Oleh : Angelina Kusuma
Saya mempunyai sebuah tas kesayangan. Tas ini sudah menemani saya mulai dari zaman masih dibangku kuliah hingga kini. Bentuknya adalah tas ransel yang cukup untuk membawa barang-barang saya yang memang selalu banyak jumlahnya. Saking sayangnya dengan tas ini, saya membawanya kemanapun saya pergi. Setiap kali keluar dari rumah - kecuali ke gereja - tas ini menjadi benda pertama yang saya gendong dipunggung. Terkadang, isi tasnya tidaklah penting dan hanya itu-itu saja. Tetapi membawa tas ini kemanapun saya pergi, seakan memberi kedamaian tersendiri bagi jiwa saya.
Saya jarang sekali mengeluarkan seluruh isi tas atau mengurangi beban yang ada didalamnya setiap hari.
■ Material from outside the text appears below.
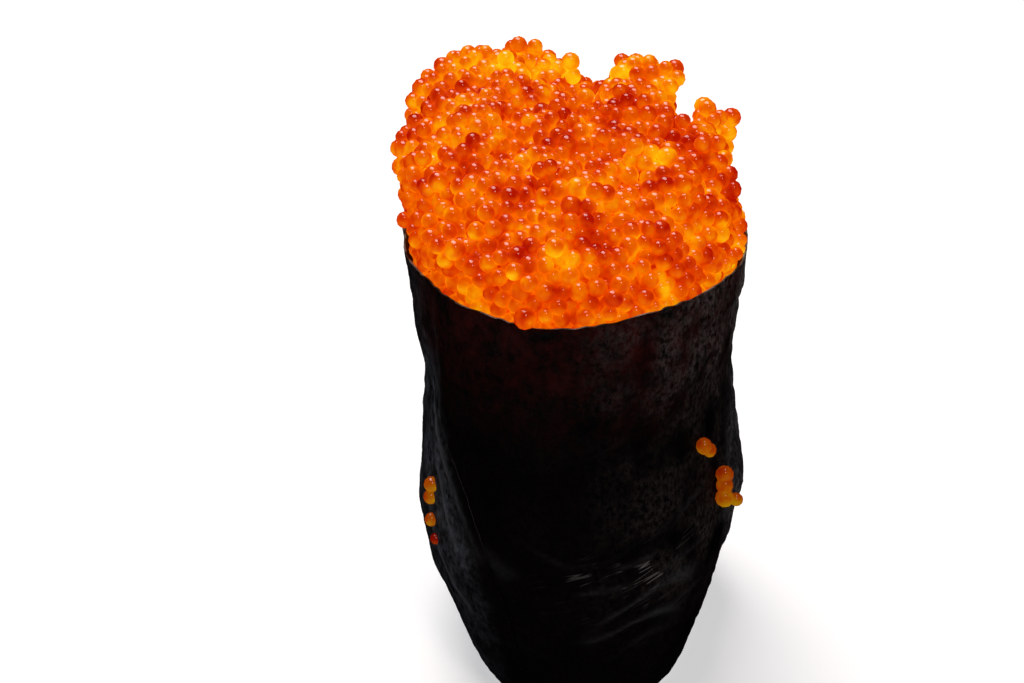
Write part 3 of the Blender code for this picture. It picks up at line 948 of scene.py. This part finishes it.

Yang saya lakukan selama ini hanya memasukkan setiap barang-barang yang saya anggap penting atau yang baru saya dapatkan ke dalam tas itu. Jika bebannya di punggung saya sudah terasa sangat berat, barulah saya membongkar isinya dan memilah-milah, mana yang perlu dibawa dan mana yang harus disimpan dirumah saja.
Terkadang saya mendapat pertanyaan dari orang-orang disekeliling mengenai tas ini. "Kenapa sie kemana-mana bawa tas ransel ? Emang kamu mau pindah rumah ya ?" atau "Kamu tuh bawa apa aja sie sampek butuh tas segede itu ?", inilah pertanyaan-pertanyaan yang sering saya dengar dari mereka.
"Aku cuma nggak enak aja kalo nggak bawa tas kemana-mana. Seperti ada yang kurang gitu ..."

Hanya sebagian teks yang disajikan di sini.